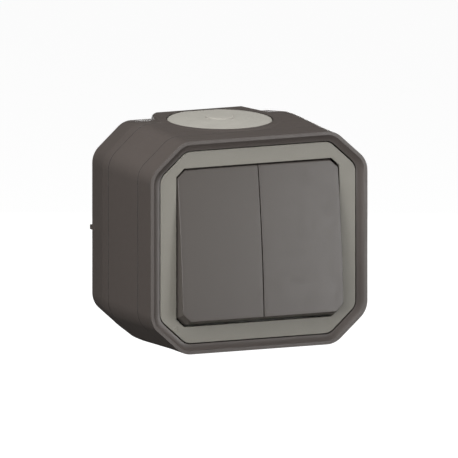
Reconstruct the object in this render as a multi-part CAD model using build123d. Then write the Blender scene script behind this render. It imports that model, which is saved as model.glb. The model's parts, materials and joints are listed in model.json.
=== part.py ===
from build123d import *
import os
from math import hypot, sqrt

# Surface-mounted two-gang rocker switch, millimetres.
# X is to the right, Y runs into the wall, Z is up. The origin is the centre of the wall face.

# ---- driving dimensions -------------------------------------------------------------------
WIDTH = 82.1            # front ridge, across flats
HEIGHT = 75.0
LEG_X = 12.3            # corner chamfer legs of the front ridge
LEG_Z = 11.1
CORNER_R = 8.0          # rounding of the octagon's corners
DEPTH = 52.3            # wall to front ridge
COVER_DEPTH = 11.3      # ridge to the front parting line
BODY_DEPTH = 34.8       # ridge to the rear parting line
TAPER_DEPTH = 40.0      # ridge to the start of the rear taper
OFFSET_COVER = 0.11     # growth of the outline at each of those planes
OFFSET_BODY = 0.92
OFFSET_TAPER = 0.87
OFFSET_WALL = -0.63
WALL = 2.5
FLOOR = 2.4
INNER = -2.5            # inner face of the shells, as an outline offset

FRAME_W = 73.8          # light frame, across flats
FRAME_H = 67.4
FRAME_LEG_X = 9.8
FRAME_LEG_Z = 8.9
FRAME_R = 5.0
FRAME_GAP = 0.3
FRAME_SET_BACK = 1.1    # frame face behind the ridge
FRAME_THICK = 4.0
OPENING_W = 61.7        # rocker opening in the frame
OPENING_H = 55.8
OPENING_LEG_X = 3.0
OPENING_LEG_Z = 2.8
LIP = 1.0               # thickness of the frame's front lip
RIDGE_W = 1.3           # flat ridge, up to the start of the inner bevel
BEVEL_DROP = 1.0
EDGE = 0.18             # small chamfer at the ridge and at the parting lines

CAP_OUTER_X = 30.4      # outer side of a rocker cap
CAP_SEAM = 0.15         # half the gap between the two caps
CAP_HALF_H = 26.5
CAP_LEG_X = 2.9
CAP_LEG_Z = 2.7
CAP_WALL = 1.6
CROWN_R = 458.0         # gentle curve of the cap's face
TILT = 5.76             # rest tilt from neutral, bottom edge out
PIVOT_DEPTH = 7.2       # pivot axis behind the ridge
CORNER_TO_PIVOT = 8.75  # cap's end corner in front of the pivot

AXLE_R = 1.5
RUNNING = 0.05          # radial clearance of every pivot
GANG_X = (CAP_OUTER_X + CAP_SEAM) / 2

POST_X = 30.5
POST_Z = 26.5
POST_R = 4.6
SCREW_R = 1.5
SCREW_HEAD_R = 2.5
SCREW_HEAD = 1.8

HOLE_PITCH = 60.0       # wall screw pitch
HOLE_R = 2.5
HOLE_SLOT = 9.0

GLAND_R = 18.3
GLAND_Y = -18.1         # gland axis, from the wall
GLAND_TILT = 1.5        # follows the draft of the box's top
GLAND_CHORD = 16.5      # straight rear edge of the gland
BOSS_R = 23.0
BOSS_FOOT = 17.0        # half width of the boss just past the wall
BOSS_ROUND = 2.2
RIB_X = 41.3            # small ribs at the middle of each side, by the wall
SEAT_DEPTH = 4.0        # gland flange recess plus the wall its neck passes

# ---- planes along Y -----------------------------------------------------------------------
Y_RIDGE = -DEPTH
Y_COVER = COVER_DEPTH - DEPTH
Y_BODY = BODY_DEPTH - DEPTH
Y_TAPER = TAPER_DEPTH - DEPTH
Y_FRAME = Y_RIDGE + FRAME_SET_BACK
Y_FRAME_BACK = Y_FRAME + FRAME_THICK
Y_PIVOT = Y_RIDGE + PIVOT_DEPTH
PLATE = 2.2
Y_PLATE = Y_COVER       # front of the mechanism plate
Y_PLATE_BACK = Y_PLATE + PLATE
Y_CASE_BACK = -20.0     # rear of the mechanism housing
SHEET = 0.8             # weather membrane
SEAL = 1.0
SHELF = 2.0

SIDES = (-1, 1)
SIDE_NAMES = {-1: "left", 1: "right"}

CAP_R = hypot(CAP_HALF_H, CORNER_TO_PIVOT)
CAP_APEX = CORNER_TO_PIVOT + CROWN_R - sqrt(CROWN_R ** 2 - CAP_HALF_H ** 2)
CAP_SKIRT = 1.5         # rear edge of the cap in front of the pivot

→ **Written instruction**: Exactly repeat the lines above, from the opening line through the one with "from math import hypot, sqrt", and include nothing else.

→ **Reply**:
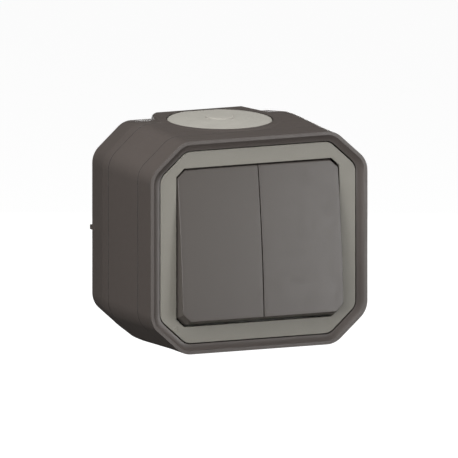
Reconstruct the object in this render as a multi-part CAD model using build123d. Then write the Blender scene script behind this render. It imports that model, which is saved as model.glb. The model's parts, materials and joints are listed in model.json.
=== part.py ===
from build123d import *
import os
from math import hypot, sqrt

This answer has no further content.